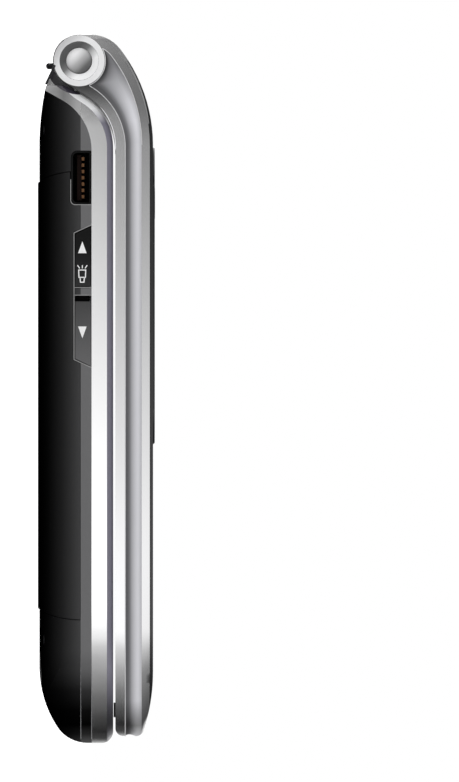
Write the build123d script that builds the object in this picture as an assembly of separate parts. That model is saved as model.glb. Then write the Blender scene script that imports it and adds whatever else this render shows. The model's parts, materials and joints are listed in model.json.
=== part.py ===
from build123d import *
import os
from math import cos, radians, sin, sqrt

# Clamshell phone, closed and lying on its back, in millimetres. X runs across the phone, Y towards
# the hinge and Z from the battery pack up to the outer window. The origin is under the middle.

# Overall size
LENGTH = 97.2
WIDTH = 48.6
THICKNESS = 16.0

# Clearances
FOLD_GAP = 0.3          # between the two closed halves and between knuckles
SLIDE_GAP = 0.15        # round the battery pack and its latch
KEY_GAP = 0.2           # round every key
FIT = 0.05              # between pieces that are fixed to each other
RUNNING_GAP = 0.05      # radial, round the hinge shaft and pin

# Base, heights above the table
BATTERY_PROUD = 0.2
BASE_HEIGHT = 10.3
SPLIT_HEIGHT = 7.35     # where the dark rear housing meets the bright front housing
PACK_HEIGHT = 5.85      # upper side edge of the battery pack
WIDEST_HEIGHT = 7.1     # where the round bottom end is longest

# Base outline seen from the side
HEEL_LENGTH = 10.9      # round bottom end, along Y
HEEL_RADIUS = 5.2
TOE_RADIUS = 1.8
SHOULDER_RADIUS = 8.0   # fold line, from the keypad face down to the hinge
FOLD_SLOPE = 30.0
BACK_CURVE_START = 15.1  # from the hinge end
BACK_CURVE_RADIUS = 37.0
NECK_WALL = 1.9         # bright housing under the hinge cradle
SPLIT_RADIUS = 7.9
EDGE_CHAMFER = 0.85

# Outline seen from the front
CORNER_RADIUS = 14.0
END_RADIUS = 60.0

# Hinge
BARREL_RADIUS = 3.6
HINGE_HEIGHT = 5.65
KNUCKLE_LENGTH = 27.6   # centre knuckle, on the base
CARTRIDGE_RADIUS = 2.5
CARTRIDGE_LENGTH = 11.7
SHAFT_RADIUS = 1.2
PIN_BORE = 1.5
PIN_OVERLAP = 7.8       # length of the hinge pin inside the centre knuckle
CAP_RADIUS = 1.75
CAP_DOME_RADIUS = 2.5
CAP_DEPTH = 3.0
RING_RADIUS = 2.65      # countersink round the hinge cap
RING_DEPTH = 0.6
FAIRING_REACH = 4.2     # lid material in the centre stays outside this radius
FAIRING_ANGLE = 14.0    # and below this angle, which clears the strap bar when the lid is open
FAIRING_SWEEP = 200.0   # turn of the wedge that is cut away
FAIRING_CORNERS = 5
FAIRING_START = 193.0   # where the base's fairing leaves the barrel, from +Z towards +Y
FAIRING_END = 262.0     # and where it meets the barrel again
FAIRING_ROOT = 1.1      # below the hinge
CARTRIDGE_END_WALL = 1.0
SHAFT_END_GAP = 2.2     # from the hinge shaft to the cartridge's inner end

# Lid
LID_SHORTER = 0.95      # at the bottom end
WINDOW_PROUD = 0.25
PLATE_THICKNESS = 0.45
BROW_LENGTH = 15.1      # round hinge end of the lid, along Y
BROW_HEIGHT = 8.45
BROW_RADIUS = 5.0
CHIN_LENGTH = 9.15
CHIN_HEIGHT = 2.45
CHIN_RADIUS = 1.2
LID_TOE_RADIUS = 1.3
RIM_HEIGHT = 1.35       # from the lid's inner face to its side groove
BEVEL_HEIGHT = 1.1
BEVEL_WIDTH = 2.0
GROOVE_DEPTH = 0.45
LID_WALL = 2.6
LID_LEDGE = 1.6
INNER_THICKNESS = 1.2
PLATE_END = 3.6         # the face plate stops this far before the hinge end

# Keypad stack, from the keypad face down
PANEL_RECESS = 0.15
PANEL_THICKNESS = 0.6
PANEL_MARGIN = 2.2
PANEL_END = 17.6        # from the hinge end
KEY_PROUD = 0.1
KEY_FOOT = 0.35
KEY_TRAVEL = 0.25
KEY_PLAY = 0.03
DOME_HEIGHT = 0.17
DOME_RADIUS = 2.0
DOME_SIDES = 8
SHEET_THICKNESS = 0.2
BOARD_THICKNESS = 1.0
BOARD_MARGIN = 3.6
BOARD_END = 23.6        # from the hinge end
CAN_HEIGHT = 0.85
CEILING = 0.8
CAVITY_MARGIN = 3.2
STRIP_WALL = 1.5

# Keys
KEY_SPACING = 0.4       # between the keys of one opening
CALL_SPACING = 1.2      # between the digits and the row above them
RING_SPACING = 2.0      # between the keys and the navigation ring
KEY_MARGIN = 2.4        # from the outer keys to the panel's sides
KEYPAD_MARGIN = 9.5     # from the lowest keys to the bottom end
KEY_CORNER = 1.6
SIDE_KEY_CHAMFER = 0.12
NAV_RING_RADIUS = 10.0
NAV_RING_BORE = 4.6
NAV_RING_DROP = 23.5    # from the upper end of the keypad panel
OK_RADIUS = 4.3
SOFT_KEY_HEIGHT = 5.6
SOFT_KEY_MARGIN = 1.1   # from the panel's side
SOFT_KEY_SPACING = 3.0  # from the navigation ring
SOFT_KEY_RISE = 6.0

# Battery pack
PACK_TOP = 20.6         # upper seam, from the hinge end
PACK_BOTTOM = 19.2      # lower seam, from the bottom end
SEAM_STRAIGHT = 15.0
SEAM_BEND = 24.0
PACK_WALL = 1.1
CELL_MARGIN = 6.1       # from the phone's side
CELL_PLAY = 0.25
CELL_TOP_GAP = 4.0      # from the upper seam
CELL_BOTTOM_GAP = 1.4   # from the lower seam
TERMINAL_WIDTH = 1.6
TERMINAL_LENGTH = 3.4
TERMINAL_PITCH = 3.0
TERMINAL_THICKNESS = 0.2
LATCH_WIDTH = 10.0
LATCH_LENGTH = 4.2
LATCH_THICKNESS = 1.4
LATCH_TRAVEL = 1.5
LATCH_FLANGE = 1.0
LATCH_LAND = 1.6        # from the upper seam
LATCH_DEPTH = 0.35      # set in from the table
LATCH_RIDGES = 4
LATCH_GROOVE = 0.3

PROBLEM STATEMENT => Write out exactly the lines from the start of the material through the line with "THICKNESS = 16.0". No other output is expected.

EXERCISE SOLUTION =>
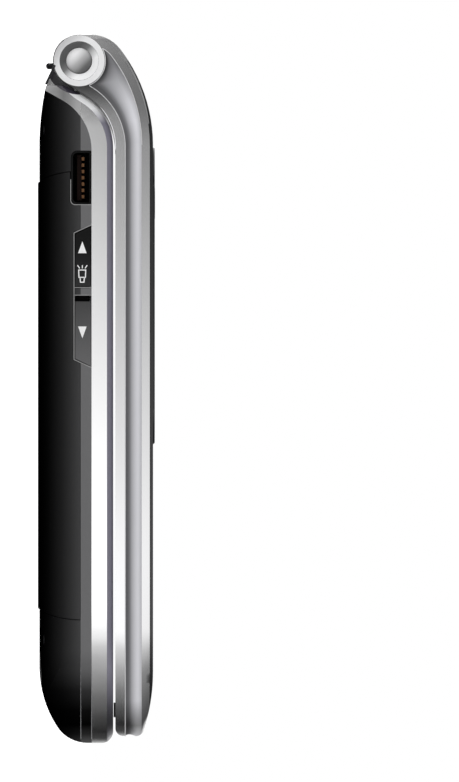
Write the build123d script that builds the object in this picture as an assembly of separate parts. That model is saved as model.glb. Then write the Blender scene script that imports it and adds whatever else this render shows. The model's parts, materials and joints are listed in model.json.
=== part.py ===
from build123d import *
import os
from math import cos, radians, sin, sqrt

# Clamshell phone, closed and lying on its back, in millimetres. X runs across the phone, Y towards
# the hinge and Z from the battery pack up to the outer window. The origin is under the middle.

# Overall size
LENGTH = 97.2
WIDTH = 48.6
THICKNESS = 16.0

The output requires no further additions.